• **Work to do**:
The records below are to be quoted in full; please keep every word exact.

(Rows from an object dataset)
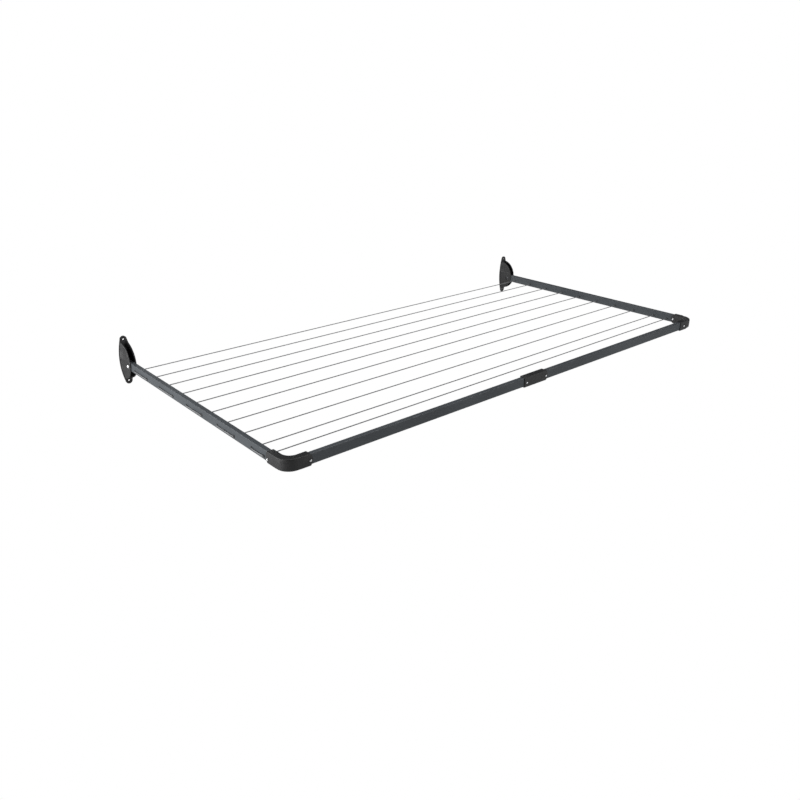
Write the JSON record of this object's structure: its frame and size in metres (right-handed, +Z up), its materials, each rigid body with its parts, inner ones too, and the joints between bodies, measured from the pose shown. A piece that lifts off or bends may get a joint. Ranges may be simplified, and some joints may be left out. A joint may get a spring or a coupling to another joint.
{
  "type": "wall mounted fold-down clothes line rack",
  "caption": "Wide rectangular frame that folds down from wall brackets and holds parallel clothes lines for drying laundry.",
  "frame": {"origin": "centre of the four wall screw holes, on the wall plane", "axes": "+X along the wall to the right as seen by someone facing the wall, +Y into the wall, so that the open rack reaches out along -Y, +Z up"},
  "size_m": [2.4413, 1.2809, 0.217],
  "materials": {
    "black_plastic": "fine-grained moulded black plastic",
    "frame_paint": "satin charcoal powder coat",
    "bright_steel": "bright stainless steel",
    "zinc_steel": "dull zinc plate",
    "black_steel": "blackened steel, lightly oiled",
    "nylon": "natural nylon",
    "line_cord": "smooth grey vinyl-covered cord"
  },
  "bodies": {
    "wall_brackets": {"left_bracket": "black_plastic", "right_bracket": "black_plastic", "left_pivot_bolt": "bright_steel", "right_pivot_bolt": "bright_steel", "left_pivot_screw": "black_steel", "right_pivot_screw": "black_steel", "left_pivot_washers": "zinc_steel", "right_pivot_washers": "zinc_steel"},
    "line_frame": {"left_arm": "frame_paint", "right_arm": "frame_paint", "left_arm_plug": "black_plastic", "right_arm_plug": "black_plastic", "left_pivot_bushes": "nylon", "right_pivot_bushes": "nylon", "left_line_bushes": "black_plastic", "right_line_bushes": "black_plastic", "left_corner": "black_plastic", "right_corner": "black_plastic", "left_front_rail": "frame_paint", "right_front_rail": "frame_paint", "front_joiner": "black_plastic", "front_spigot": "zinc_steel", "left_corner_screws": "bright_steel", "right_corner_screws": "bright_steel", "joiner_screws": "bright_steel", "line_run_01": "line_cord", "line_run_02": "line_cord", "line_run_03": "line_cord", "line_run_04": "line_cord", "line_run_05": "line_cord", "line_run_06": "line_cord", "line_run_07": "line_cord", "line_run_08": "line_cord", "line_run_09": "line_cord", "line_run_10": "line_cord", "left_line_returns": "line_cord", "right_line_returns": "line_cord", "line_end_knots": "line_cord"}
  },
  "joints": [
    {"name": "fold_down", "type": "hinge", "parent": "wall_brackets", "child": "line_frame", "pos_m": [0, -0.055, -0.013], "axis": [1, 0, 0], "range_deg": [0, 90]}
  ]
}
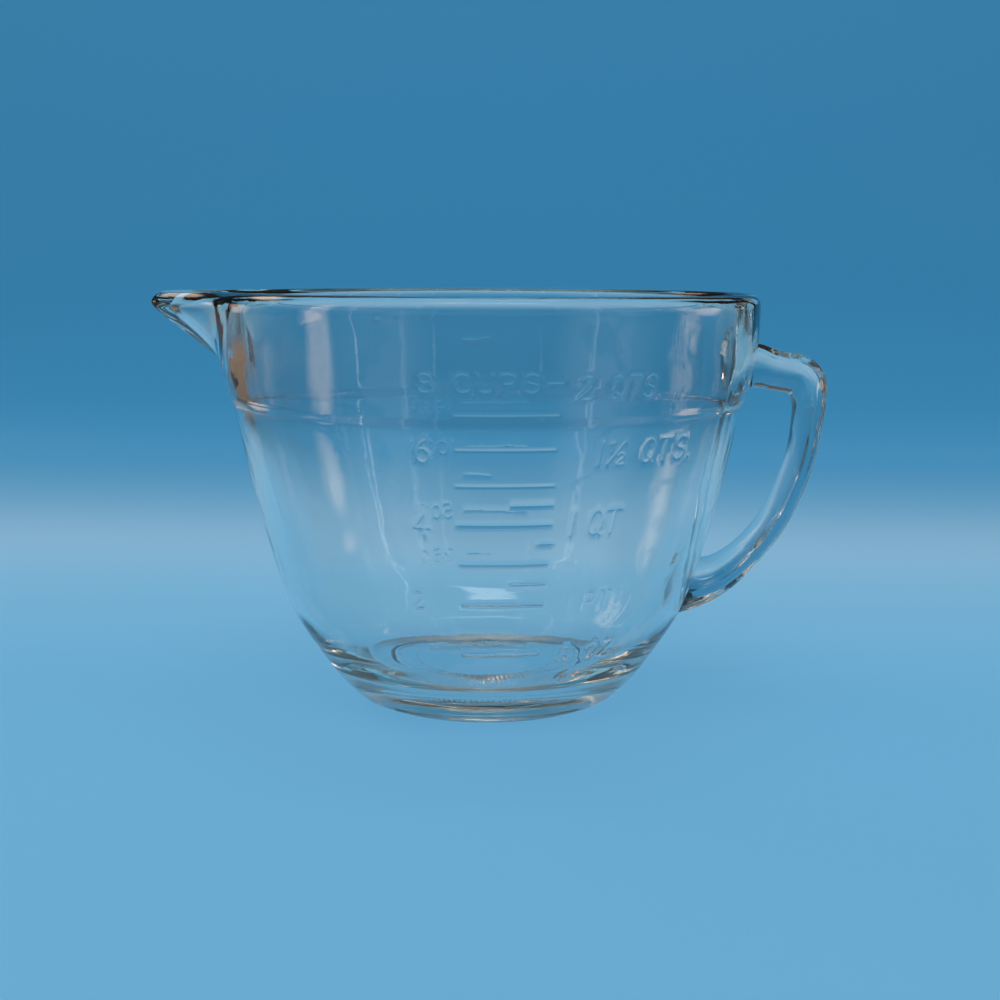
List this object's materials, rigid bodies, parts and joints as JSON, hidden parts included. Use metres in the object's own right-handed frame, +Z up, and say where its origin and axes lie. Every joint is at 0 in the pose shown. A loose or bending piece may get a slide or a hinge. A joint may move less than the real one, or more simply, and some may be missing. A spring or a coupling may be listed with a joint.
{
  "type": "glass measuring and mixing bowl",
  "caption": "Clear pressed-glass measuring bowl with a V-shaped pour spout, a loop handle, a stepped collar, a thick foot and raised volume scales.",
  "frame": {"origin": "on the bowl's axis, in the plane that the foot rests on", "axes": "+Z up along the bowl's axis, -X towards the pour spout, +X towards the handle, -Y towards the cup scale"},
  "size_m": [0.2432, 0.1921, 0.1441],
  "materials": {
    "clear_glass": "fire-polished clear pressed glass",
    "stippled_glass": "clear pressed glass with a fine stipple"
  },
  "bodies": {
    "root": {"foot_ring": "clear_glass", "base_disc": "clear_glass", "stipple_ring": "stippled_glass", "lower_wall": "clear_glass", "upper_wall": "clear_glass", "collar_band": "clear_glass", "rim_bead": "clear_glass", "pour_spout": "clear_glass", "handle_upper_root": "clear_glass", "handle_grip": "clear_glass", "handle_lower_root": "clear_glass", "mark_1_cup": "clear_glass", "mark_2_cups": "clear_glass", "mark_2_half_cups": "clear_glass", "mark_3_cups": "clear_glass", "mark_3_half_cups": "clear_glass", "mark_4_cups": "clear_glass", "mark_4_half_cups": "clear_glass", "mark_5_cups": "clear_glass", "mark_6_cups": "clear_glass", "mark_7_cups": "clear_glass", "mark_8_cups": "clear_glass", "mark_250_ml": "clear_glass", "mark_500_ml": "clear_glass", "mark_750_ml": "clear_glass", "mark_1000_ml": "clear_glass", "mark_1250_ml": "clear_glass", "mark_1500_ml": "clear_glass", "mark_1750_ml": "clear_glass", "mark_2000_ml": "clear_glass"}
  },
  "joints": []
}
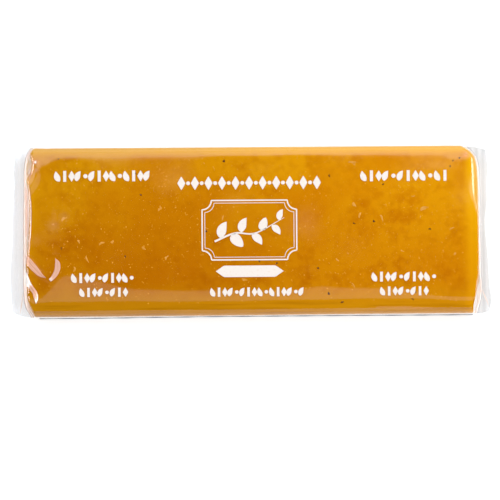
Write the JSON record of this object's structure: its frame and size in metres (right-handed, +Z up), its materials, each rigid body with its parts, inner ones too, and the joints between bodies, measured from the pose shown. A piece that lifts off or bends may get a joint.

• **The output**:
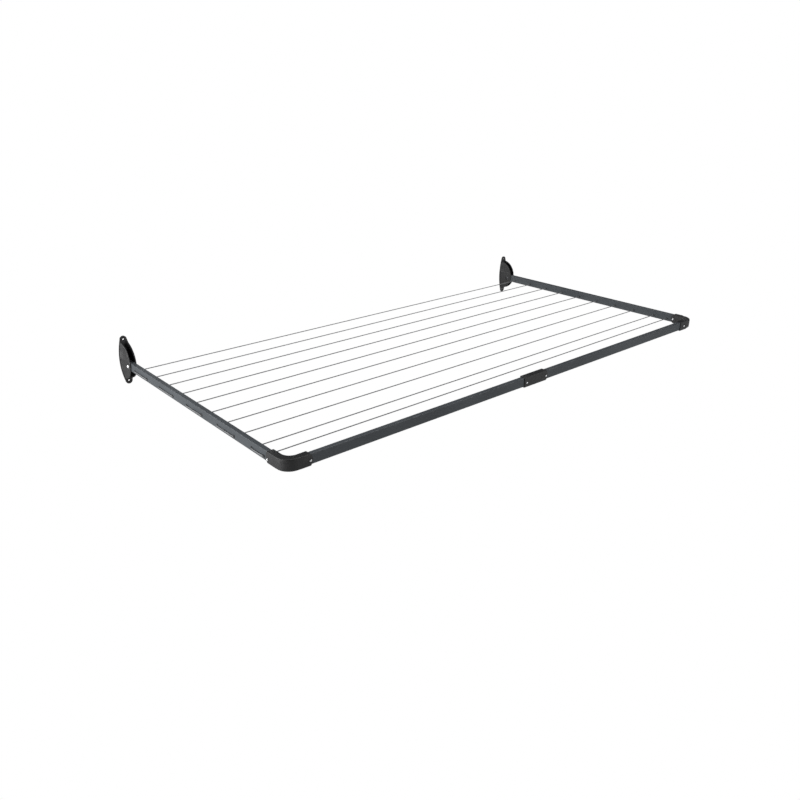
Write the JSON record of this object's structure: its frame and size in metres (right-handed, +Z up), its materials, each rigid body with its parts, inner ones too, and the joints between bodies, measured from the pose shown. A piece that lifts off or bends may get a joint. Ranges may be simplified, and some joints may be left out. A joint may get a spring or a coupling to another joint.
{
  "type": "wall mounted fold-down clothes line rack",
  "caption": "Wide rectangular frame that folds down from wall brackets and holds parallel clothes lines for drying laundry.",
  "frame": {"origin": "centre of the four wall screw holes, on the wall plane", "axes": "+X along the wall to the right as seen by someone facing the wall, +Y into the wall, so that the open rack reaches out along -Y, +Z up"},
  "size_m": [2.4413, 1.2809, 0.217],
  "materials": {
    "black_plastic": "fine-grained moulded black plastic",
    "frame_paint": "satin charcoal powder coat",
    "bright_steel": "bright stainless steel",
    "zinc_steel": "dull zinc plate",
    "black_steel": "blackened steel, lightly oiled",
    "nylon": "natural nylon",
    "line_cord": "smooth grey vinyl-covered cord"
  },
  "bodies": {
    "wall_brackets": {"left_bracket": "black_plastic", "right_bracket": "black_plastic", "left_pivot_bolt": "bright_steel", "right_pivot_bolt": "bright_steel", "left_pivot_screw": "black_steel", "right_pivot_screw": "black_steel", "left_pivot_washers": "zinc_steel", "right_pivot_washers": "zinc_steel"},
    "line_frame": {"left_arm": "frame_paint", "right_arm": "frame_paint", "left_arm_plug": "black_plastic", "right_arm_plug": "black_plastic", "left_pivot_bushes": "nylon", "right_pivot_bushes": "nylon", "left_line_bushes": "black_plastic", "right_line_bushes": "black_plastic", "left_corner": "black_plastic", "right_corner": "black_plastic", "left_front_rail": "frame_paint", "right_front_rail": "frame_paint", "front_joiner": "black_plastic", "front_spigot": "zinc_steel", "left_corner_screws": "bright_steel", "right_corner_screws": "bright_steel", "joiner_screws": "bright_steel", "line_run_01": "line_cord", "line_run_02": "line_cord", "line_run_03": "line_cord", "line_run_04": "line_cord", "line_run_05": "line_cord", "line_run_06": "line_cord", "line_run_07": "line_cord", "line_run_08": "line_cord", "line_run_09": "line_cord", "line_run_10": "line_cord", "left_line_returns": "line_cord", "right_line_returns": "line_cord", "line_end_knots": "line_cord"}
  },
  "joints": [
    {"name": "fold_down", "type": "hinge", "parent": "wall_brackets", "child": "line_frame", "pos_m": [0, -0.055, -0.013], "axis": [1, 0, 0], "range_deg": [0, 90]}
  ]
}
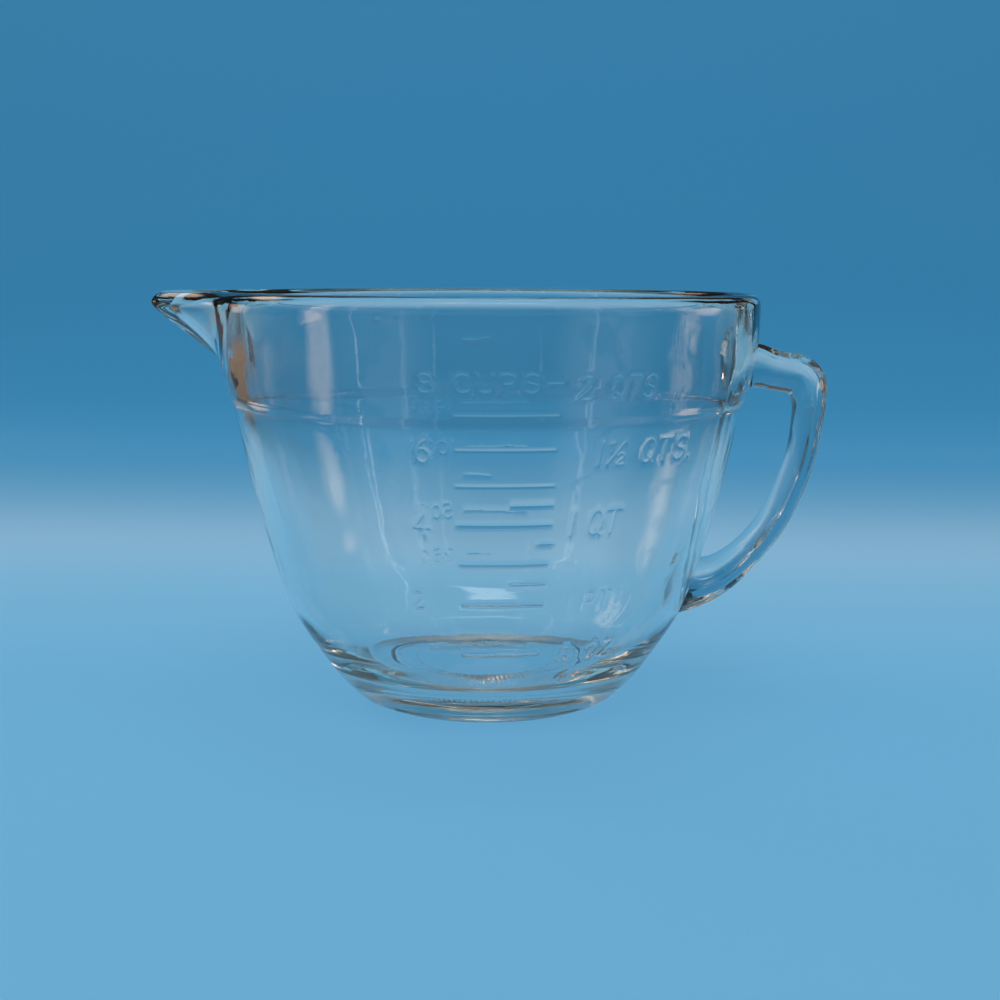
List this object's materials, rigid bodies, parts and joints as JSON, hidden parts included. Use metres in the object's own right-handed frame, +Z up, and say where its origin and axes lie. Every joint is at 0 in the pose shown. A loose or bending piece may get a slide or a hinge. A joint may move less than the real one, or more simply, and some may be missing. A spring or a coupling may be listed with a joint.
{
  "type": "glass measuring and mixing bowl",
  "caption": "Clear pressed-glass measuring bowl with a V-shaped pour spout, a loop handle, a stepped collar, a thick foot and raised volume scales.",
  "frame": {"origin": "on the bowl's axis, in the plane that the foot rests on", "axes": "+Z up along the bowl's axis, -X towards the pour spout, +X towards the handle, -Y towards the cup scale"},
  "size_m": [0.2432, 0.1921, 0.1441],
  "materials": {
    "clear_glass": "fire-polished clear pressed glass",
    "stippled_glass": "clear pressed glass with a fine stipple"
  },
  "bodies": {
    "root": {"foot_ring": "clear_glass", "base_disc": "clear_glass", "stipple_ring": "stippled_glass", "lower_wall": "clear_glass", "upper_wall": "clear_glass", "collar_band": "clear_glass", "rim_bead": "clear_glass", "pour_spout": "clear_glass", "handle_upper_root": "clear_glass", "handle_grip": "clear_glass", "handle_lower_root": "clear_glass", "mark_1_cup": "clear_glass", "mark_2_cups": "clear_glass", "mark_2_half_cups": "clear_glass", "mark_3_cups": "clear_glass", "mark_3_half_cups": "clear_glass", "mark_4_cups": "clear_glass", "mark_4_half_cups": "clear_glass", "mark_5_cups": "clear_glass", "mark_6_cups": "clear_glass", "mark_7_cups": "clear_glass", "mark_8_cups": "clear_glass", "mark_250_ml": "clear_glass", "mark_500_ml": "clear_glass", "mark_750_ml": "clear_glass", "mark_1000_ml": "clear_glass", "mark_1250_ml": "clear_glass", "mark_1500_ml": "clear_glass", "mark_1750_ml": "clear_glass", "mark_2000_ml": "clear_glass"}
  },
  "joints": []
}
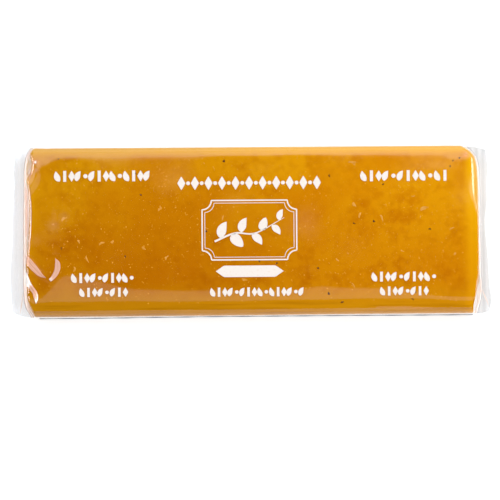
Write the JSON record of this object's structure: its frame and size in metres (right-handed, +Z up), its materials, each rigid body with its parts, inner ones too, and the joints between bodies, measured from the pose shown. A piece that lifts off or bends may get a joint.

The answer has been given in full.